__INSTRUCTION__:
Print, exactly as they stand, the lines from the start of the listing to the line containing "return stalk |", inclusive.
Begin
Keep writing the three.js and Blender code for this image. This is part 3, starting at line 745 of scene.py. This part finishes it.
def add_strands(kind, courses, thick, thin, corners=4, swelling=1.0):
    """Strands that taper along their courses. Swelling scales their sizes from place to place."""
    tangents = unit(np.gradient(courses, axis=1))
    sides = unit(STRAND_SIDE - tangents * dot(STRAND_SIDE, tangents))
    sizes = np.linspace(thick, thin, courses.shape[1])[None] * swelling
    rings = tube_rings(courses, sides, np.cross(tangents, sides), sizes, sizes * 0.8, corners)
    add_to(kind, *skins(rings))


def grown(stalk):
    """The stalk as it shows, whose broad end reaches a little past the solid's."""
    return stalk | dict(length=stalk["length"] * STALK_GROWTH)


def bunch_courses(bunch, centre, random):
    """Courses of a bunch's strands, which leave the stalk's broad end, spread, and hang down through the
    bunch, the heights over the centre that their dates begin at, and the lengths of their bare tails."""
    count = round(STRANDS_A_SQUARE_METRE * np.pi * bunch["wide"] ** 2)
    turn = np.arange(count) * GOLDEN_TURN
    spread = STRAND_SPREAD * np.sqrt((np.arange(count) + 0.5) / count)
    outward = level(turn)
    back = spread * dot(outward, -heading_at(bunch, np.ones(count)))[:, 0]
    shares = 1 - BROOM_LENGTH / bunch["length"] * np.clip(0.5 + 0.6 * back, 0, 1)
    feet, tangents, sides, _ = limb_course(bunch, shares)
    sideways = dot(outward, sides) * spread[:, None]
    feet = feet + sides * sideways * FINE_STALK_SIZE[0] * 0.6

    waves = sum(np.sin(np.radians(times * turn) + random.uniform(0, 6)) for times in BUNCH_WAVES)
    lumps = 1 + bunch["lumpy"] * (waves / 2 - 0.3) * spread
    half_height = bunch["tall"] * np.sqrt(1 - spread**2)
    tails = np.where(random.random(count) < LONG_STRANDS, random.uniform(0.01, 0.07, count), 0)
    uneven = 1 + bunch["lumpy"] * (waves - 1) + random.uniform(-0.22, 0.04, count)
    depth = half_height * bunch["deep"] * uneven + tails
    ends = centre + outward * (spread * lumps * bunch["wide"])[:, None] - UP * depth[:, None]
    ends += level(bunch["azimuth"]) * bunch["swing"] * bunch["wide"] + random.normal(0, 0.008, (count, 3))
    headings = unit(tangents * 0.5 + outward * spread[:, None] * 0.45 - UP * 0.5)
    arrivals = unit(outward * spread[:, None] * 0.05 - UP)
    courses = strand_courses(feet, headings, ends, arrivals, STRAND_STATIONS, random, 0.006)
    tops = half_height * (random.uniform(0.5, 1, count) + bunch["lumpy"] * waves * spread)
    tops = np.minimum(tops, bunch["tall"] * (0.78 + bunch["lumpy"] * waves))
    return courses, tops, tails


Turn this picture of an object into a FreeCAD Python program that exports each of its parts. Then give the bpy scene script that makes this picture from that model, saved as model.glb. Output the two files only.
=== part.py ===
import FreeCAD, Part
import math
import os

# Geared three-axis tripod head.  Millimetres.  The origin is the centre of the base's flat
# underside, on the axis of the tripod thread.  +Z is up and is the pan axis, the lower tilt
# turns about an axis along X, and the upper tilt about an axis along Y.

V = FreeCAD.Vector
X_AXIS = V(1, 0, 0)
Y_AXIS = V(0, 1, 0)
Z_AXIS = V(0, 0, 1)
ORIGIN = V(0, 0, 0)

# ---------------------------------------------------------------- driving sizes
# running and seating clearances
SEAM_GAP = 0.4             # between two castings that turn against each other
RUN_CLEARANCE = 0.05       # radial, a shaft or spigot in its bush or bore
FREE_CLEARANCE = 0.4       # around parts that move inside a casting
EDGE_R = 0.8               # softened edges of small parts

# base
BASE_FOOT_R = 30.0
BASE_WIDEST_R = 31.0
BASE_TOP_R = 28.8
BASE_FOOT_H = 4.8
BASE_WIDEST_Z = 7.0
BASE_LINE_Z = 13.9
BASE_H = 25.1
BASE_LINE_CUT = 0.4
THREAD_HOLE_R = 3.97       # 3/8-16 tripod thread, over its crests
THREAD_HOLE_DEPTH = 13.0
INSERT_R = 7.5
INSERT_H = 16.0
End
__WRITTEN RESPONSE__:
Keep writing the three.js and Blender code for this image. This is part 3, starting at line 745 of scene.py. This part finishes it.
def add_strands(kind, courses, thick, thin, corners=4, swelling=1.0):
    """Strands that taper along their courses. Swelling scales their sizes from place to place."""
    tangents = unit(np.gradient(courses, axis=1))
    sides = unit(STRAND_SIDE - tangents * dot(STRAND_SIDE, tangents))
    sizes = np.linspace(thick, thin, courses.shape[1])[None] * swelling
    rings = tube_rings(courses, sides, np.cross(tangents, sides), sizes, sizes * 0.8, corners)
    add_to(kind, *skins(rings))


def grown(stalk):
    """The stalk as it shows, whose broad end reaches a little past the solid's."""
    return stalk | dict(length=stalk["length"] * STALK_GROWTH)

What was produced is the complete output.